Anticipating what she was about to say, I decided to jump in, “He said he was sorry, Bareera, let it go. And Bashir, make sure it doesn’t happen again or we would be reporting your incompetence to Baba jan and Dada jan, both!” Bareera and I loved to see how people trembled at the mere mention of their names. Dada jaan was a soldier, a general in his time which had gained him the respect of his neighbours and all who knew him, and by proxy, those people respected us. My father, Baba jaan, who was Bareera’s uncle, her father’s elder brother, was a very successful businessman. He owned a multitude of factories that made all sorts of things, from bricks and grains to clothes and shoes. Some would even call him the richest man in Pakistan, but that was very far from the truth, though it didn’t stop the judgmental aunties from exaggerating every tiny detail. The fact that he was the most desired suitor in his prime only fueled the rumors.

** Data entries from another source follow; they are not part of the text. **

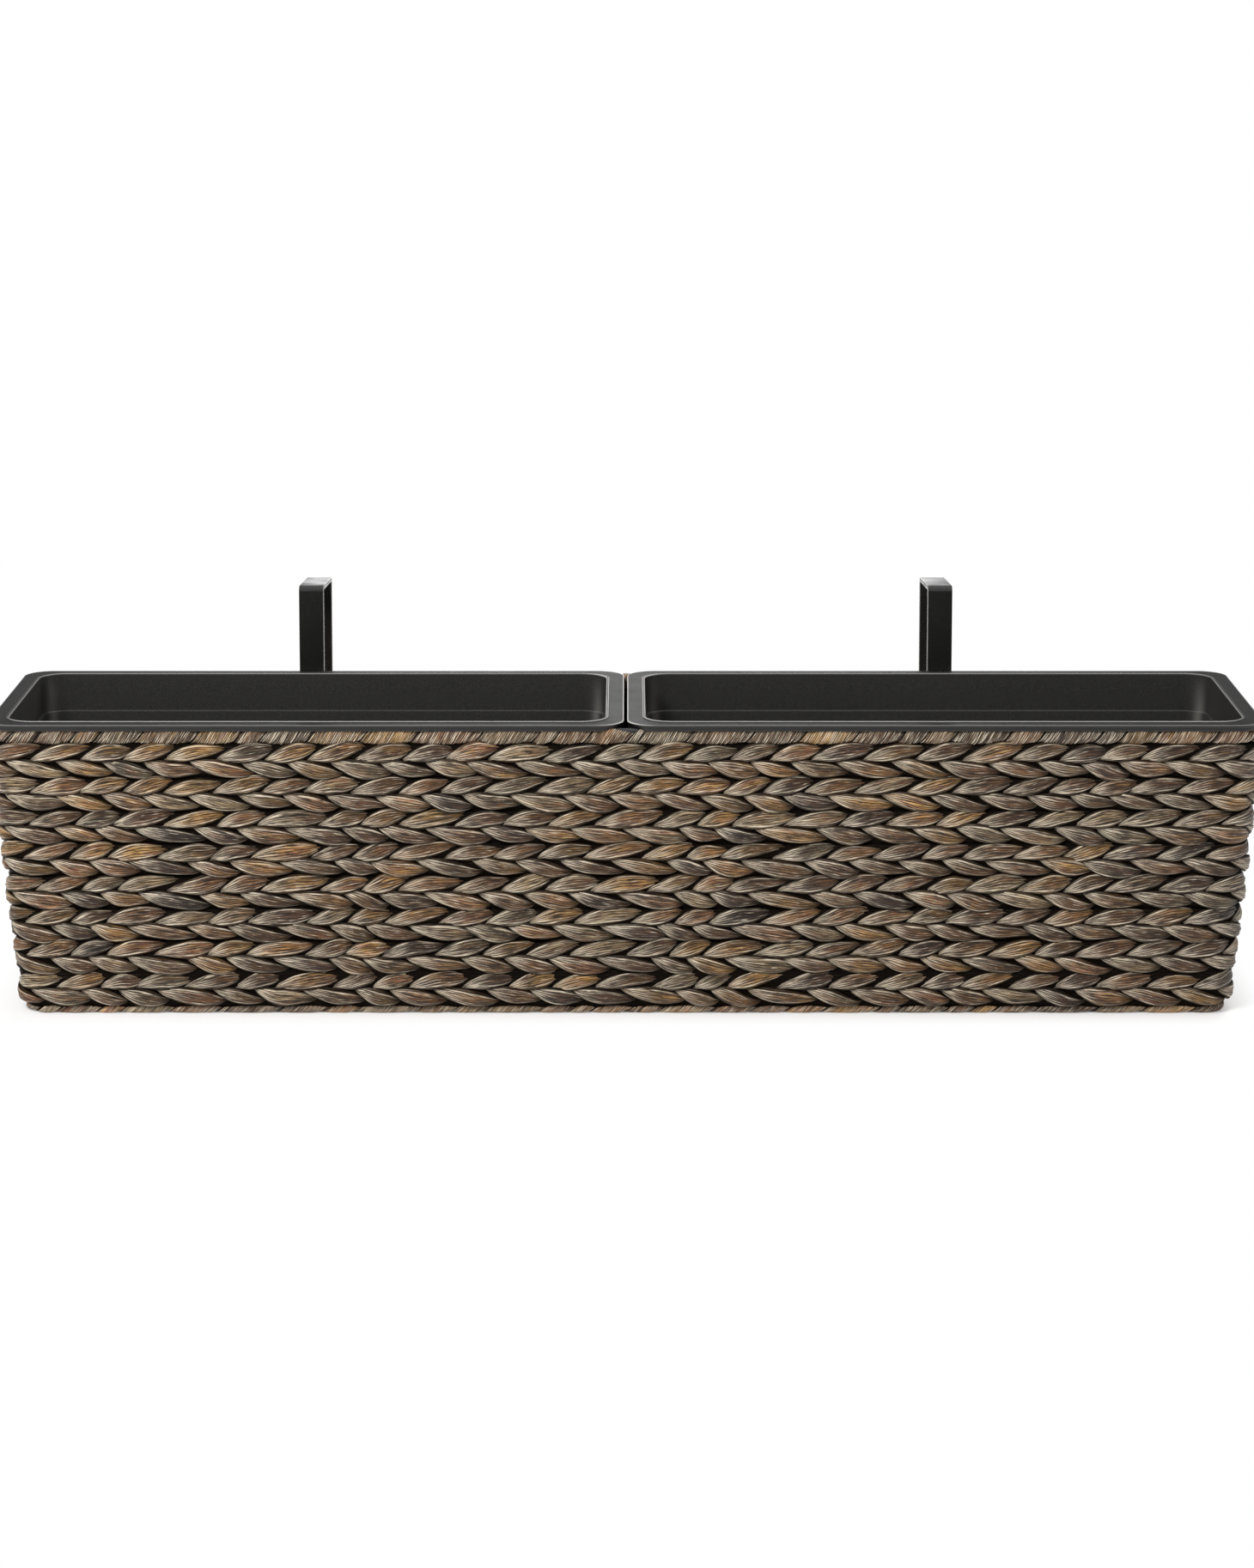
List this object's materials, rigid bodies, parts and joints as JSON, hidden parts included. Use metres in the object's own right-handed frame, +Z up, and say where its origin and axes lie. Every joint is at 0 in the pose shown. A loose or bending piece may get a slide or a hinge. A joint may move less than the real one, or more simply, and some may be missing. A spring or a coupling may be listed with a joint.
{
  "type": "balcony railing planter",
  "caption": "Long tapered planter basket of plaited leaf on a wire frame, with drop-in plastic liners and flat steel railing hooks at the back.",
  "frame": {"origin": "on the ground, under the middle of the whole part's box", "axes": "+X along the basket, +Y towards the railing, +Z up"},
  "size_m": [0.799, 0.2712, 0.2454],
  "materials": {
    "frame_wire": "black powder coat",
    "leaf_wrap": "wound dyed leaf",
    "leaf_plait": "plaited dyed water hyacinth, lightly varnished",
    "hanger_steel": "satin black powder coat",
    "fastener_steel": "zinc plated",
    "liner_plastic": "fine grained, moulded"
  },
  "bodies": {
    "root": {"frame_top_ring": "frame_wire", "frame_bottom_ring": "frame_wire", "frame_corner_posts": "frame_wire", "frame_front_posts": "frame_wire", "frame_back_posts": "frame_wire", "frame_end_posts": "frame_wire", "frame_base_bars": "frame_wire", "hanger_plate_left": "frame_wire", "hanger_plate_right": "frame_wire", "rim_wrap_top": "leaf_wrap", "rim_wrap_bottom": "leaf_wrap", "plait_course_1": "leaf_plait", "plait_course_2": "leaf_plait", "plait_course_3": "leaf_plait", "plait_course_4": "leaf_plait", "plait_course_5": "leaf_plait", "plait_course_6": "leaf_plait", "plait_course_7": "leaf_plait", "plait_course_8": "leaf_plait", "base_plait_1": "leaf_plait", "base_plait_2": "leaf_plait", "base_plait_3": "leaf_plait", "base_plait_4": "leaf_plait", "base_plait_5": "leaf_plait", "base_plait_6": "leaf_plait", "base_plait_7": "leaf_plait", "hanger_left": "hanger_steel", "hanger_right": "hanger_steel", "hanger_screws": "fastener_steel", "hanger_washers": "fastener_steel"},
    "liner_left": {"liner_left": "liner_plastic"},
    "liner_right": {"liner_right": "liner_plastic"}
  },
  "joints": [
    {"name": "liner_left_lift", "type": "slide", "parent": "root", "child": "liner_left", "axis": [0, 0, 1], "range_m": [0, 0.18]},
    {"name": "liner_right_lift", "type": "slide", "parent": "root", "child": "liner_right", "axis": [0, 0, 1], "range_m": [0, 0.18]}
  ]
}
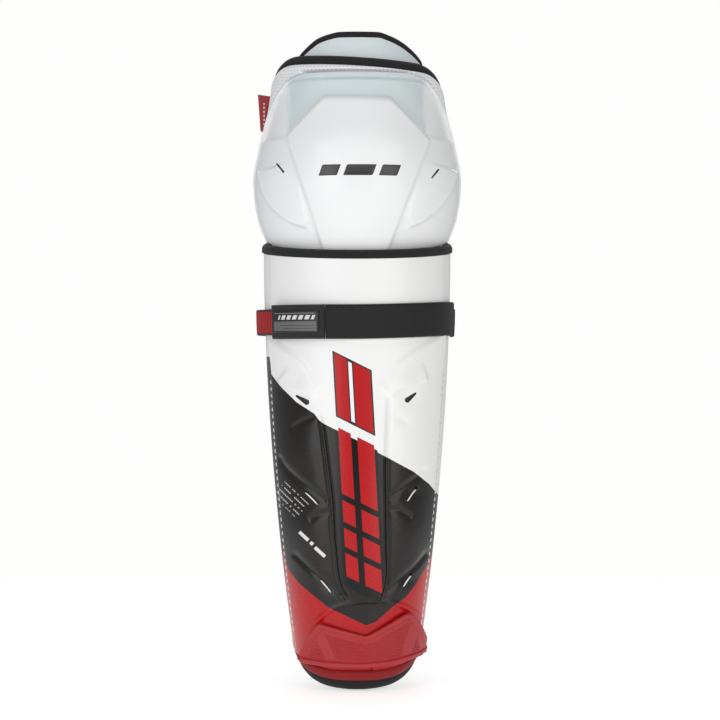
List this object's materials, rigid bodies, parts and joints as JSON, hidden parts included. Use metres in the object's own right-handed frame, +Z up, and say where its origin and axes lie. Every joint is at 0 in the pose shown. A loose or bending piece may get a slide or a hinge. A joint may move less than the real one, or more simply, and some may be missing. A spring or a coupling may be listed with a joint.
{
  "type": "ice hockey shin guard",
  "caption": "Ice hockey shin guard: hinged knee cup over a tapered shin shell with rubber toe cap, calf wings, straps and a removable liner.",
  "frame": {"origin": "on the leg's axis, level with the lowest point of the guard", "axes": "+Z up along the leg towards the knee, +Y to the rear (calf), so the guard's front faces -Y and +X is the right-hand side seen from the front"},
  "size_m": [0.156, 0.1886, 0.4912],
  "materials": {
    "shin_plastic": "satin white moulded shell with printed black and red areas",
    "knee_plastic": "satin white moulded knee cup",
    "toe_rubber": "matte red ribbed rubber",
    "bumper_foam": "dark red fabric over foam",
    "binding": "black woven binding tape",
    "core_foam": "closed-cell foam, dark grey",
    "pad_mesh": "white perforated mesh over foam",
    "flap_fabric": "pale grey-blue lining fabric over foam",
    "liner_fabric": "brushed charcoal lining fabric",
    "liner_rib_fabric": "charcoal spacer mesh over foam",
    "elastic_red": "red ribbed elastic with black edges",
    "webbing_black": "black woven elastic",
    "label_rubber": "moulded grey rubber patch",
    "label_woven": "red woven label",
    "hook_tape": "black hook tape",
    "loop_tape": "black loop tape",
    "wing_fabric": "black knit fabric over foam"
  },
  "bodies": {
    "shin": {"shin_shell": "shin_plastic", "shin_foam": "core_foam", "rim_binding": "binding", "toe_bumper": "bumper_foam", "bottom_binding": "binding", "toe_cap": "toe_rubber", "strap_anchor": "elastic_red", "flank_loop_patch": "loop_tape", "liner_hook_patches": "hook_tape", "knee_gusset_left": "webbing_black", "knee_gusset_right": "webbing_black", "lower_strap_anchor": "webbing_black", "lower_loop_patch": "loop_tape"},
    "knee": {"knee_shell": "knee_plastic", "knee_skirt": "pad_mesh", "knee_pad": "pad_mesh", "knee_binding": "binding", "knee_ring_pad": "liner_rib_fabric", "side_label": "label_woven"},
    "thigh_flap": {"thigh_flap": "flap_fabric", "thigh_flap_binding": "binding"},
    "left_wing": {"wing_left": "wing_fabric", "wing_binding_left": "binding"},
    "right_wing": {"wing_right": "wing_fabric", "wing_binding_right": "binding"},
    "front_strap": {"front_strap": "webbing_black"},
    "strap_tab": {"strap_tab": "webbing_black", "strap_label": "label_rubber", "tab_hook_patch": "hook_tape"},
    "rear_strap": {"rear_strap": "elastic_red", "rear_strap_tab": "webbing_black", "rear_hook_patch": "hook_tape"},
    "lower_strap": {"lower_strap": "webbing_black", "lower_strap_tab": "webbing_black", "lower_hook_patch": "hook_tape"},
    "liner": {"liner_base": "liner_fabric", "liner_pad_left": "liner_rib_fabric", "liner_pad_middle": "liner_rib_fabric", "liner_pad_right": "liner_rib_fabric", "liner_loop_patches": "loop_tape"}
  },
  "joints": [
    {"name": "knee_flex", "type": "hinge", "parent": "shin", "child": "knee", "pos_m": [0, 0.005, 0.33], "axis": [-1, 0, 0], "range_deg": [0, 22], "stiffness_Nm_per_rad": 1},
    {"name": "thigh_flex", "type": "hinge", "parent": "knee", "child": "thigh_flap", "pos_m": [0, -0.06, 0.417], "axis": [-1, 0, 0], "range_deg": [0, 20], "stiffness_Nm_per_rad": 0.6},
    {"name": "left_wing_flex", "type": "hinge", "parent": "shin", "child": "left_wing", "pos_m": [-0.06482, 0.01198, 0.223], "axis": [-0.0552, 0.0083, 0.9984], "range_deg": [-15, 12], "stiffness_Nm_per_rad": 0.5},
    {"name": "right_wing_flex", "type": "hinge", "parent": "shin", "child": "right_wing", "pos_m": [0.06482, 0.01198, 0.223], "axis": [-0.0552, -0.0083, -0.9984], "range_deg": [-15, 12], "stiffness_Nm_per_rad": 0.5},
    {"name": "strap_open", "type": "hinge", "parent": "shin", "child": "front_strap", "pos_m": [0.07329, -0.00789, 0.2737], "axis": [0, 0, 1], "range_deg": [0, 110]},
    {"name": "tab_peel", "type": "hinge", "parent": "front_strap", "child": "strap_tab", "pos_m": [-0.02341, -0.07467, 0.2737], "axis": [0, 0, 1], "range_deg": [0, 115]},
    {"name": "rear_strap_open", "type": "hinge", "parent": "shin", "child": "rear_strap", "pos_m": [-0.07597, 0.01116, 0.2737], "axis": [0, 0, 1], "range_deg": [0, 110]},
    {"name": "lower_strap_open", "type": "hinge", "parent": "shin", "child": "lower_strap", "pos_m": [-0.05718, -0.004, 0.089], "axis": [0, 0, 1], "range_deg": [0, 110]},
    {"name": "liner_pull", "type": "slide", "parent": "shin", "child": "liner", "axis": [0, 1, 0], "range_m": [0, 0.045]}
  ]
}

“I swear by my son’s life, it won’t happen again, madam jee!” He exclaimed dramatically. I heard Bareera scoff and looked over to her to see her rolling her eyes. I couldn’t help but chuckle, but controlled myself before Bashir could hear it. “Now, now, Bashir, we believe you. No need to make this about life and death.” I said.
He nodded and asked, “Where to?”
“Yes, madam jee.” Bashir had been with us for over ten years, he had seen both Bareera and I grow up, and was a part of the family, but his antics like today, sometimes made Bareera and I lose our tempers. Though I was the cool minded one out of the two of us, I threw my fair share of tantrums. I looked over to Bareera and saw her rolling her eyes again. “You know, at this rate, they’ll get stuck at the back of your head.” I couldn’t help but make the lame joke we’ve been hearing since we were children. It started as a terrifying notion which was used to scare us kids into not indulging in the awful habit, but we soon realised it was just that, a notion that had absolute no truth to it. Since then, it had become one of mine and Bareera’s lame inside jokes.
“Ha ha!” She said, sarcasm dripping from her words and playfully pushed me to the other side of the tonga. “If I didn’t know any better, I’d say you want to kill me!” I exclaimed dramatically.
“Ha! If you only you were capable of dying!”
“No, no!” Bashir exclaimed from up front, horrified, “Do not kill each other, begum sahibs, Agha Sahib will have my head! So will baray Agha sahib!” Agha sahib, as he said, was my father and baray, which meant elder, was our paternal grandfather, but we all called him Dada jaan. That was our breaking point and Bareera and I broke into fits of laughter at poor old Bashir’s innocence. This man was too pure for his own good.